SV-90871r1_rule AOSX-12-362149 CCI-001812 MEDIUM The OS X system must prohibit user installation of software without explicit privileged status. Allowing regular users to install software, without explicit privileges, creates the risk that untested or potentially malicious software will be installed on the system. Explicit privileges (escalated or administrative privileges) provide the regular user with explicit capabilities and control that exceeds the rights of a regular user. Operating system functionality will vary, and while users are not permitted to install unapproved software, there may be instances where the organization allows the user to install approved software packages, such as from an approved software repository. The operating system or software configuration management utility must enforce control of software installation by users based upon what types of software installations are permitted (e.g., updates and security patches to existing software) and what types of installations are prohibited (e.g., software whose pedigree with regard to being potentially malicious is unknown or suspect) by the organization.

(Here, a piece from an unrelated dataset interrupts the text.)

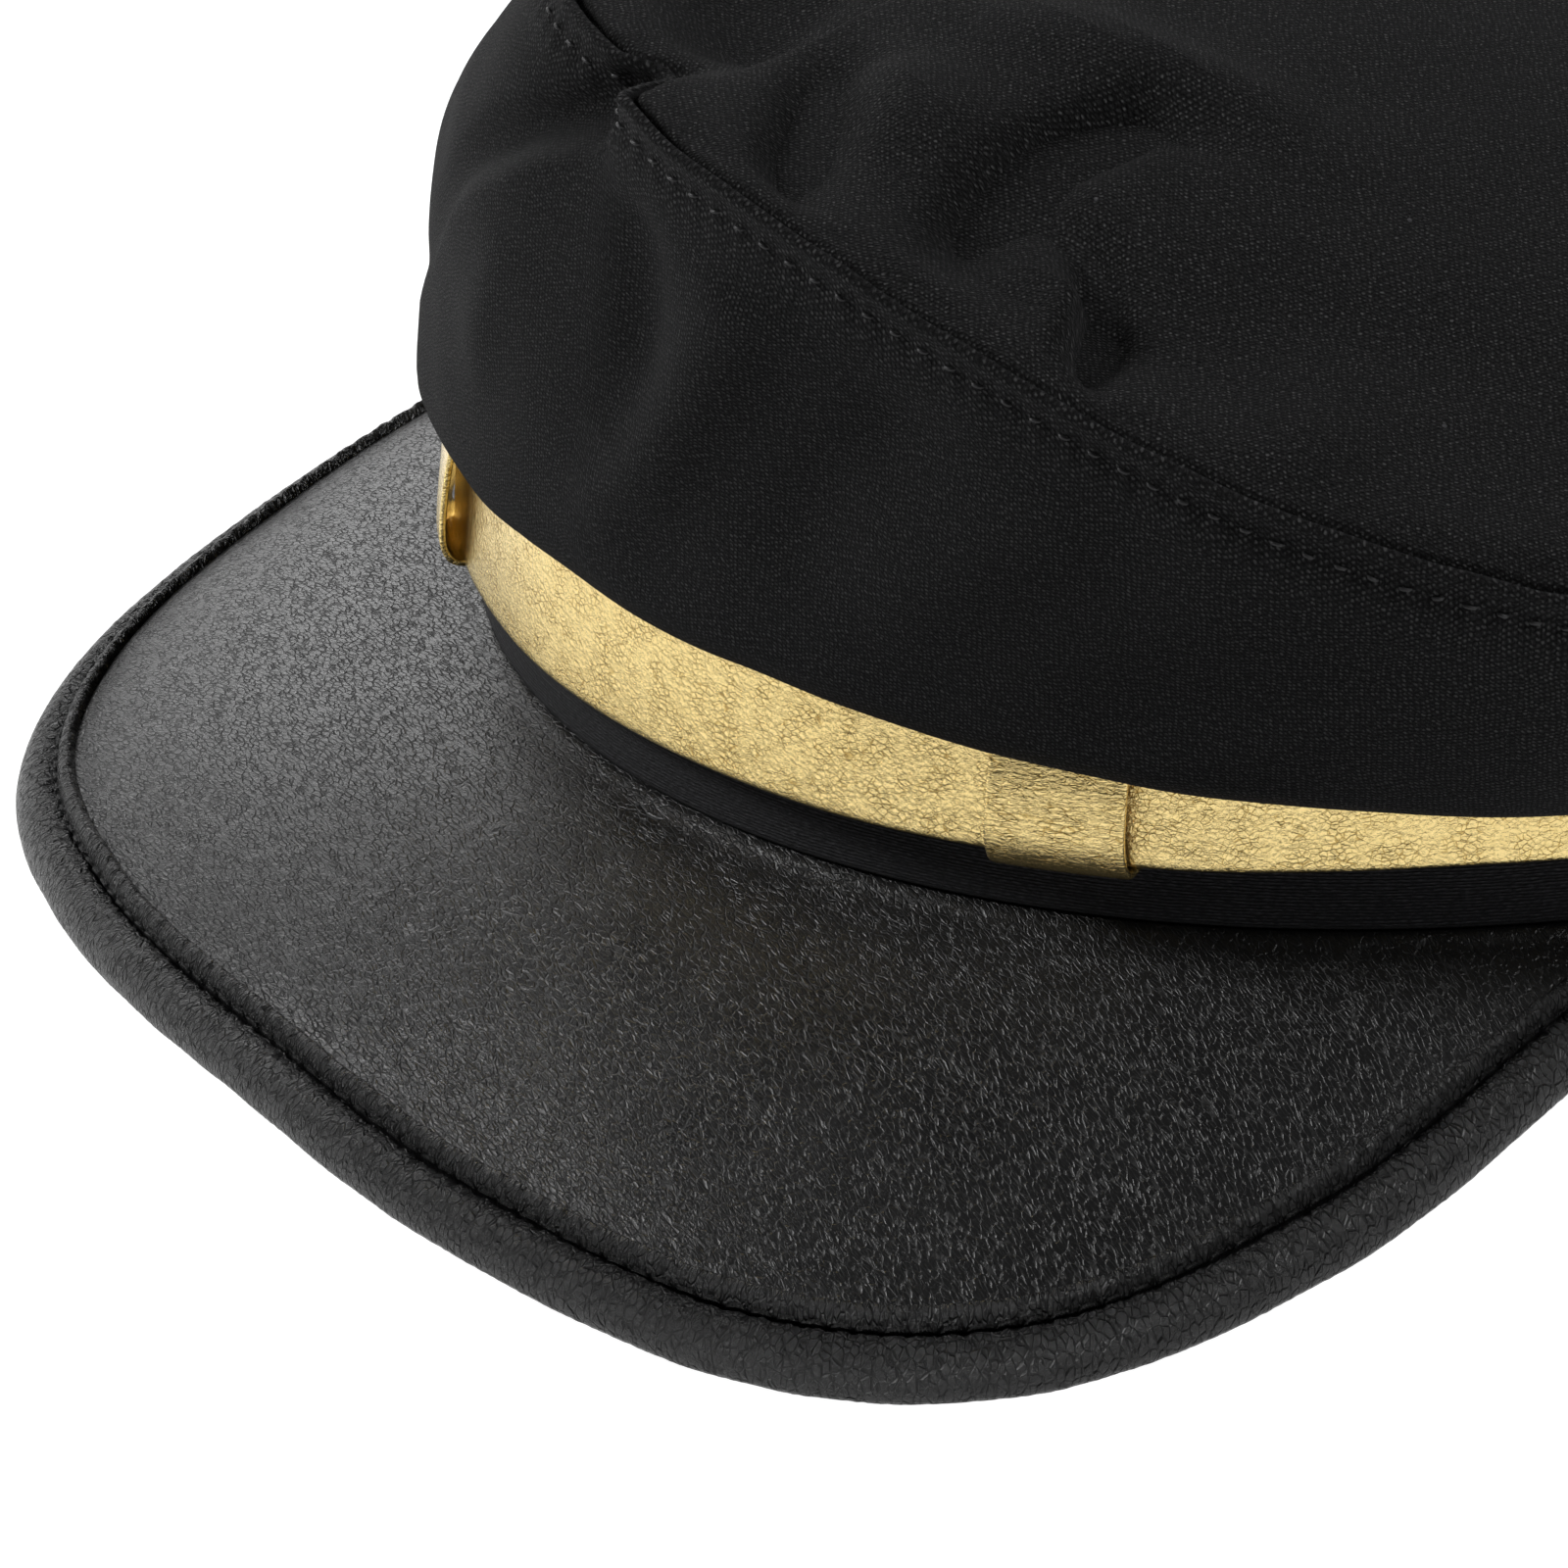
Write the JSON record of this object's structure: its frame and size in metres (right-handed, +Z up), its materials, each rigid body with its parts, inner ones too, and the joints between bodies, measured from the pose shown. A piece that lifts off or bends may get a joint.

SV-90957r1_rule AOSX-12-001195 CCI-000366 MEDIUM The OS X system must not accept source-routed IPv4 packets. A source-routed packet attempts to specify the network path the packet should take. If the system is not configured to block the incoming source-routed packets, an attacker can redirect the system's network traffic. Configuring the system to drop incoming source-routed IPv4 packets mitigates this risk.